Crawford geht es auch nicht darum, das Motorradfahren zu empfehlen oder das Leben als Mechaniker oder Handwerker zu idealisieren. Vielmehr versucht er zurückzuverfolgen, warum vielen von uns die Leidenschaft für ihr berufliches Handeln verloren gegangen ist beziehungsweise diese gar nie entstehen konnte.

Erkenntnisreiches Denken

Crawford empfiehlt das Handwerk - und sei es nur als hobbymäßiges Basteln - nicht nur als Tätigkeit, die stolz und unabhängig macht, sondern auch als stochastische Herausforderung mit dem großen Vorteil, das Scheitern zu erlernen. Eine Erfahrung, so Crawford, die vor allem der politischen und wirtschaftlichen Elite gut tun würde. Die Möglichkeit sich zu irren und danach einen alternativen Weg einzuschlagen, fehle allzu oft in der Welt der Entscheidungsträger.

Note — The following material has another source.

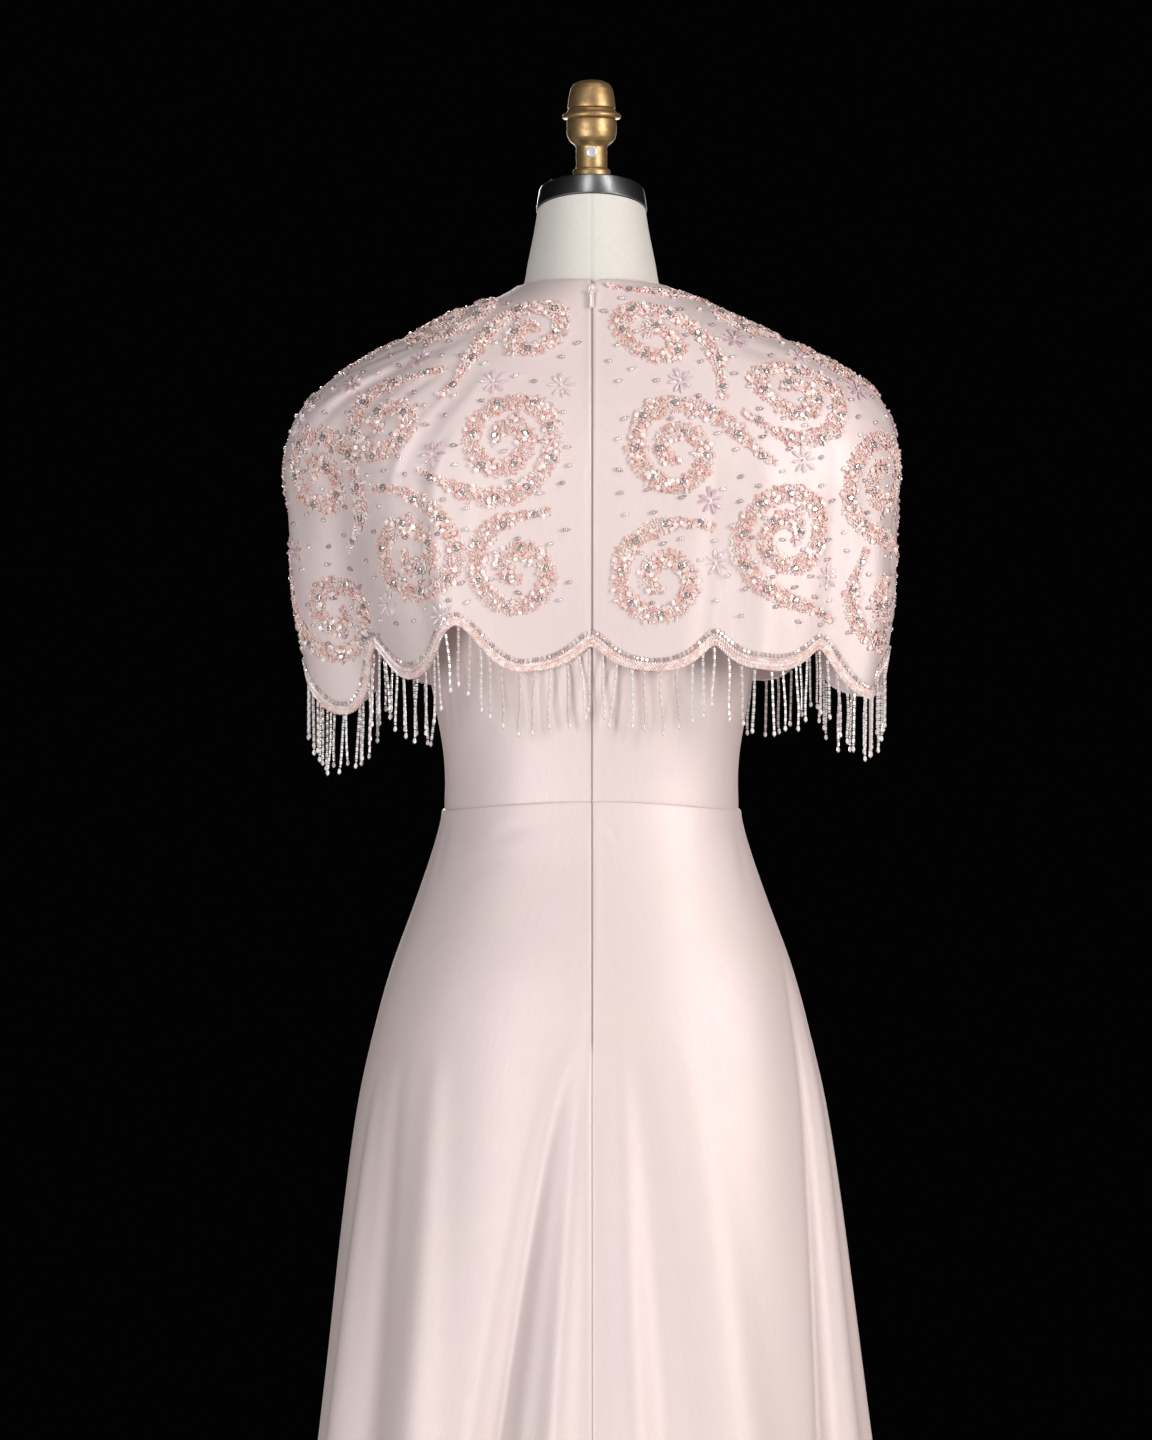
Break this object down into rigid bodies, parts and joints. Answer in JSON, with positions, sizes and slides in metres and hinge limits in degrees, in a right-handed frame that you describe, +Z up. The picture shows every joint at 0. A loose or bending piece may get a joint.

Crawford zeigt, dass man durch die manuelle Arbeit mit realen Gegenständen zu einem intensiveren, fokussierteren und erkenntnisreicheren Denken gelangt. Menschen, die etwa versuchen, Kaputtes selbst zu reparieren, werden in unserer Konsumgesellschaft allzu schnell als schrullige Widerstandskämpfer eingestuft. Dabei wird aber vergessen, was der wahre Gewinn dieses Tuns sein könnte.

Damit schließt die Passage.